• PROBLEM DESCRIPTION: Are you able to quote each entry exactly as written?

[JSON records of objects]
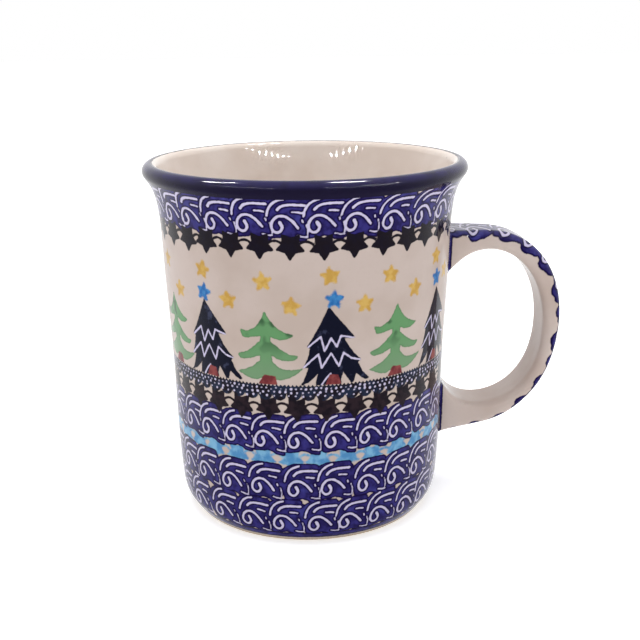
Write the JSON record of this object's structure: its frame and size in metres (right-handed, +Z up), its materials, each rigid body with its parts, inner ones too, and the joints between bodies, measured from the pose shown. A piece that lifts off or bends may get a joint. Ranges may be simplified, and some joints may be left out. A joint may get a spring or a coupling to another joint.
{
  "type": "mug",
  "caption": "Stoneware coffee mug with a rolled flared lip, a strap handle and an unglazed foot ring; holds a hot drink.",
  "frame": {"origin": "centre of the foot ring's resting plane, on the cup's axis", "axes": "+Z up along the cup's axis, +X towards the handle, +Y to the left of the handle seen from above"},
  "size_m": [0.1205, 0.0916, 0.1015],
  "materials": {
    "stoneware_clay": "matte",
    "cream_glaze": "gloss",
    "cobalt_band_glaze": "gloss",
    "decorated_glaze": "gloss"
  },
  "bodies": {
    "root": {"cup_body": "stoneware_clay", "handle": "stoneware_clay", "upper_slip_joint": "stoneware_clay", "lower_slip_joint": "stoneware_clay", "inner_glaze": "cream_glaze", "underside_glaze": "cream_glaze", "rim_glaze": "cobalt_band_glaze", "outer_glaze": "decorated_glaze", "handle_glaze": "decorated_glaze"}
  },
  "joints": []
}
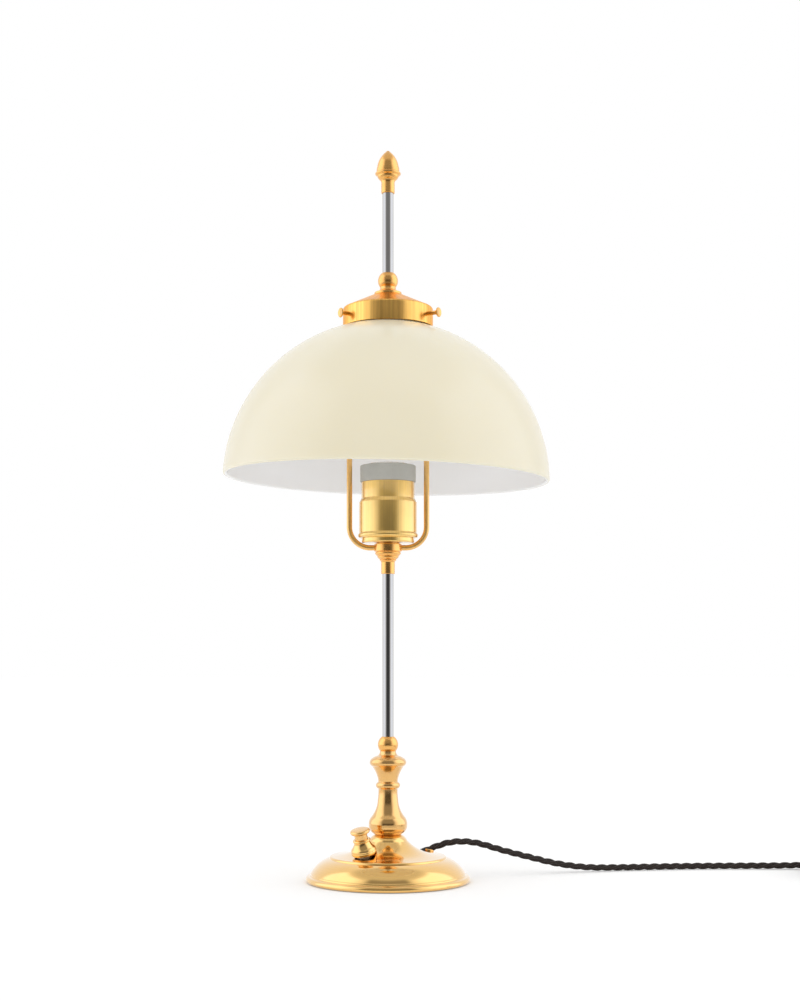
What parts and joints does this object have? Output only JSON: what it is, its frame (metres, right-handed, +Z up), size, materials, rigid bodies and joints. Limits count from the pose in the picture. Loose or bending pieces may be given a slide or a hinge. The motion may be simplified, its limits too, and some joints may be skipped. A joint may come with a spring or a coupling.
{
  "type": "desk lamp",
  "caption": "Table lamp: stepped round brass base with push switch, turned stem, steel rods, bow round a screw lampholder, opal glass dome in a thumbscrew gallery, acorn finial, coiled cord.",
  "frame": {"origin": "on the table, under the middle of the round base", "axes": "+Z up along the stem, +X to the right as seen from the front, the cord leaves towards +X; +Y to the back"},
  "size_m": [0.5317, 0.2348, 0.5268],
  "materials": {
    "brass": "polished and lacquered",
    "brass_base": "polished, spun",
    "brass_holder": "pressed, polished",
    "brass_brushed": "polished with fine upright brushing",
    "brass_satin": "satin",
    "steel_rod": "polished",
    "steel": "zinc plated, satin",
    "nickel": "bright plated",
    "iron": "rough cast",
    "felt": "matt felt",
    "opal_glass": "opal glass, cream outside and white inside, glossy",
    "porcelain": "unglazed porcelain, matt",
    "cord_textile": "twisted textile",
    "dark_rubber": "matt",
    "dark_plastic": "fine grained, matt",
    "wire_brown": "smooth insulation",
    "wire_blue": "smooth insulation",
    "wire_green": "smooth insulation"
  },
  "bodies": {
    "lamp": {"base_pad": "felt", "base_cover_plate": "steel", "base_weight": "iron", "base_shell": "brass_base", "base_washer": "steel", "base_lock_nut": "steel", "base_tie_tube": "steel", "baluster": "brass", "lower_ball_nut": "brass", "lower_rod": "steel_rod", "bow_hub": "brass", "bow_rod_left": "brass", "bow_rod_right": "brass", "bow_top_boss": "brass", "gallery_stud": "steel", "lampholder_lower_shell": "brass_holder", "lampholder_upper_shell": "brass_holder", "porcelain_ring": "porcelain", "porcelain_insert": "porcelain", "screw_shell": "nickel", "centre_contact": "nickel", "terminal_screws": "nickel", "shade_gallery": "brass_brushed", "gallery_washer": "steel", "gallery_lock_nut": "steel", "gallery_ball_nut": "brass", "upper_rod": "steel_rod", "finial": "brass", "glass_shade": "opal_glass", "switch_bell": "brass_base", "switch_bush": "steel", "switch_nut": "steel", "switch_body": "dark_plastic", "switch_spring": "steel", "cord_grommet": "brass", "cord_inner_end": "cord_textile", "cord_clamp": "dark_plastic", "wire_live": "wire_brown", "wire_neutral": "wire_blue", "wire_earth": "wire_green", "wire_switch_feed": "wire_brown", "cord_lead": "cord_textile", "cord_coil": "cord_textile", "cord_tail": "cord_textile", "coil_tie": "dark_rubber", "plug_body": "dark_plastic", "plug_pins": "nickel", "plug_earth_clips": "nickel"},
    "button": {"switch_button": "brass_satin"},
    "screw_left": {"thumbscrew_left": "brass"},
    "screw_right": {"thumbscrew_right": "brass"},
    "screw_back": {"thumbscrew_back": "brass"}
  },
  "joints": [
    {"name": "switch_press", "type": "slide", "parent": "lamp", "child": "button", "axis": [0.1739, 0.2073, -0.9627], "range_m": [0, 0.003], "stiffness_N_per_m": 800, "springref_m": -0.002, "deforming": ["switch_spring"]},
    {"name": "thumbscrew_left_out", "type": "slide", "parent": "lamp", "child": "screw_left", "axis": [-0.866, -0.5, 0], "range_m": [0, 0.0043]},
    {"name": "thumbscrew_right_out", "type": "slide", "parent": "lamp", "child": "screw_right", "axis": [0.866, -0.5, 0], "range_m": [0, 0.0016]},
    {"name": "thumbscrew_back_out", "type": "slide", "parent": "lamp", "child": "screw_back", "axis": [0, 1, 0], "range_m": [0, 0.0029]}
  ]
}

• IN RESPONSE:
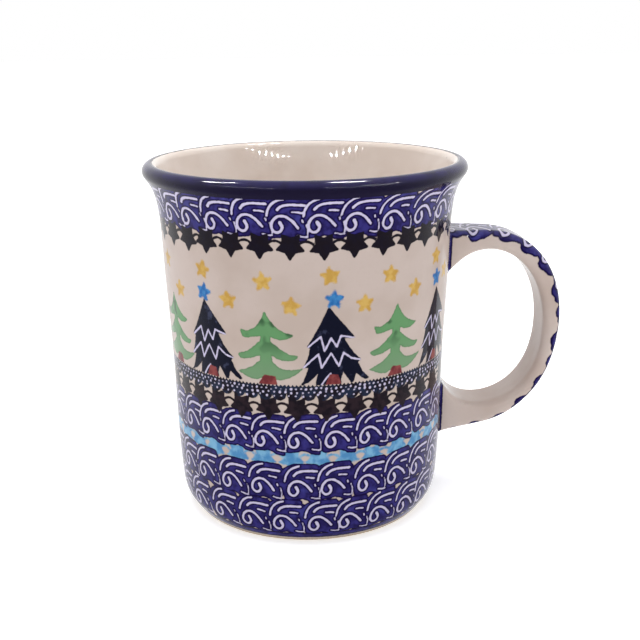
Write the JSON record of this object's structure: its frame and size in metres (right-handed, +Z up), its materials, each rigid body with its parts, inner ones too, and the joints between bodies, measured from the pose shown. A piece that lifts off or bends may get a joint. Ranges may be simplified, and some joints may be left out. A joint may get a spring or a coupling to another joint.
{
  "type": "mug",
  "caption": "Stoneware coffee mug with a rolled flared lip, a strap handle and an unglazed foot ring; holds a hot drink.",
  "frame": {"origin": "centre of the foot ring's resting plane, on the cup's axis", "axes": "+Z up along the cup's axis, +X towards the handle, +Y to the left of the handle seen from above"},
  "size_m": [0.1205, 0.0916, 0.1015],
  "materials": {
    "stoneware_clay": "matte",
    "cream_glaze": "gloss",
    "cobalt_band_glaze": "gloss",
    "decorated_glaze": "gloss"
  },
  "bodies": {
    "root": {"cup_body": "stoneware_clay", "handle": "stoneware_clay", "upper_slip_joint": "stoneware_clay", "lower_slip_joint": "stoneware_clay", "inner_glaze": "cream_glaze", "underside_glaze": "cream_glaze", "rim_glaze": "cobalt_band_glaze", "outer_glaze": "decorated_glaze", "handle_glaze": "decorated_glaze"}
  },
  "joints": []
}
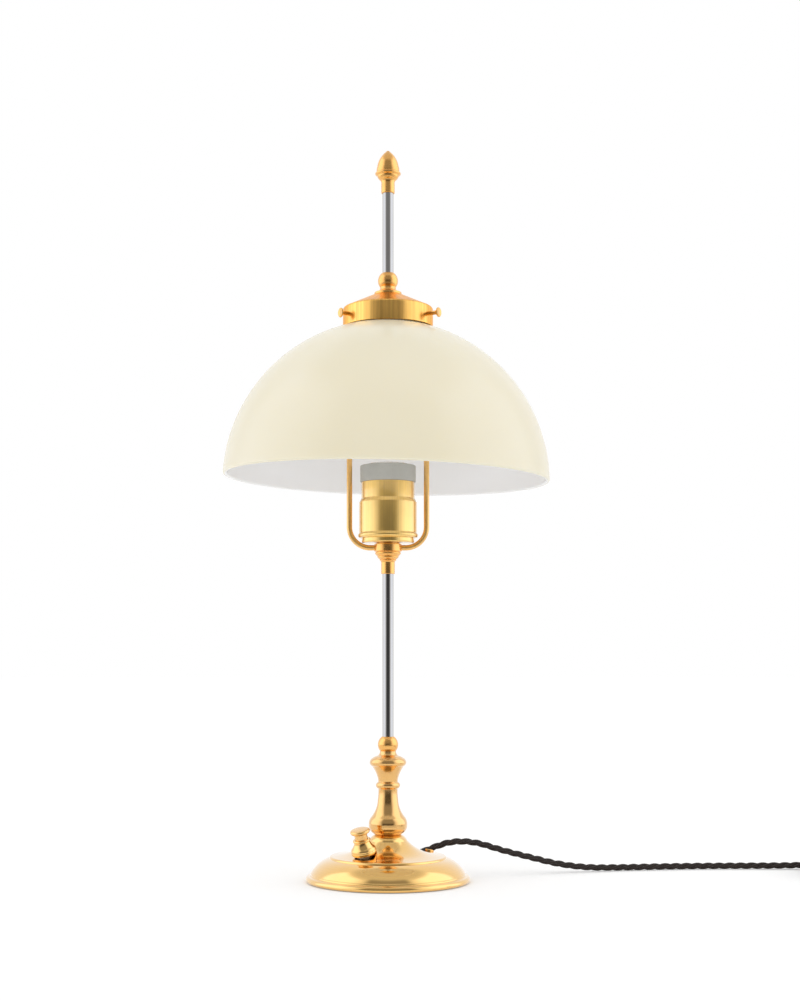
What parts and joints does this object have? Output only JSON: what it is, its frame (metres, right-handed, +Z up), size, materials, rigid bodies and joints. Limits count from the pose in the picture. Loose or bending pieces may be given a slide or a hinge. The motion may be simplified, its limits too, and some joints may be skipped. A joint may come with a spring or a coupling.
{
  "type": "desk lamp",
  "caption": "Table lamp: stepped round brass base with push switch, turned stem, steel rods, bow round a screw lampholder, opal glass dome in a thumbscrew gallery, acorn finial, coiled cord.",
  "frame": {"origin": "on the table, under the middle of the round base", "axes": "+Z up along the stem, +X to the right as seen from the front, the cord leaves towards +X; +Y to the back"},
  "size_m": [0.5317, 0.2348, 0.5268],
  "materials": {
    "brass": "polished and lacquered",
    "brass_base": "polished, spun",
    "brass_holder": "pressed, polished",
    "brass_brushed": "polished with fine upright brushing",
    "brass_satin": "satin",
    "steel_rod": "polished",
    "steel": "zinc plated, satin",
    "nickel": "bright plated",
    "iron": "rough cast",
    "felt": "matt felt",
    "opal_glass": "opal glass, cream outside and white inside, glossy",
    "porcelain": "unglazed porcelain, matt",
    "cord_textile": "twisted textile",
    "dark_rubber": "matt",
    "dark_plastic": "fine grained, matt",
    "wire_brown": "smooth insulation",
    "wire_blue": "smooth insulation",
    "wire_green": "smooth insulation"
  },
  "bodies": {
    "lamp": {"base_pad": "felt", "base_cover_plate": "steel", "base_weight": "iron", "base_shell": "brass_base", "base_washer": "steel", "base_lock_nut": "steel", "base_tie_tube": "steel", "baluster": "brass", "lower_ball_nut": "brass", "lower_rod": "steel_rod", "bow_hub": "brass", "bow_rod_left": "brass", "bow_rod_right": "brass", "bow_top_boss": "brass", "gallery_stud": "steel", "lampholder_lower_shell": "brass_holder", "lampholder_upper_shell": "brass_holder", "porcelain_ring": "porcelain", "porcelain_insert": "porcelain", "screw_shell": "nickel", "centre_contact": "nickel", "terminal_screws": "nickel", "shade_gallery": "brass_brushed", "gallery_washer": "steel", "gallery_lock_nut": "steel", "gallery_ball_nut": "brass", "upper_rod": "steel_rod", "finial": "brass", "glass_shade": "opal_glass", "switch_bell": "brass_base", "switch_bush": "steel", "switch_nut": "steel", "switch_body": "dark_plastic", "switch_spring": "steel", "cord_grommet": "brass", "cord_inner_end": "cord_textile", "cord_clamp": "dark_plastic", "wire_live": "wire_brown", "wire_neutral": "wire_blue", "wire_earth": "wire_green", "wire_switch_feed": "wire_brown", "cord_lead": "cord_textile", "cord_coil": "cord_textile", "cord_tail": "cord_textile", "coil_tie": "dark_rubber", "plug_body": "dark_plastic", "plug_pins": "nickel", "plug_earth_clips": "nickel"},
    "button": {"switch_button": "brass_satin"},
    "screw_left": {"thumbscrew_left": "brass"},
    "screw_right": {"thumbscrew_right": "brass"},
    "screw_back": {"thumbscrew_back": "brass"}
  },
  "joints": [
    {"name": "switch_press", "type": "slide", "parent": "lamp", "child": "button", "axis": [0.1739, 0.2073, -0.9627], "range_m": [0, 0.003], "stiffness_N_per_m": 800, "springref_m": -0.002, "deforming": ["switch_spring"]},
    {"name": "thumbscrew_left_out", "type": "slide", "parent": "lamp", "child": "screw_left", "axis": [-0.866, -0.5, 0], "range_m": [0, 0.0043]},
    {"name": "thumbscrew_right_out", "type": "slide", "parent": "lamp", "child": "screw_right", "axis": [0.866, -0.5, 0], "range_m": [0, 0.0016]},
    {"name": "thumbscrew_back_out", "type": "slide", "parent": "lamp", "child": "screw_back", "axis": [0, 1, 0], "range_m": [0, 0.0029]}
  ]
}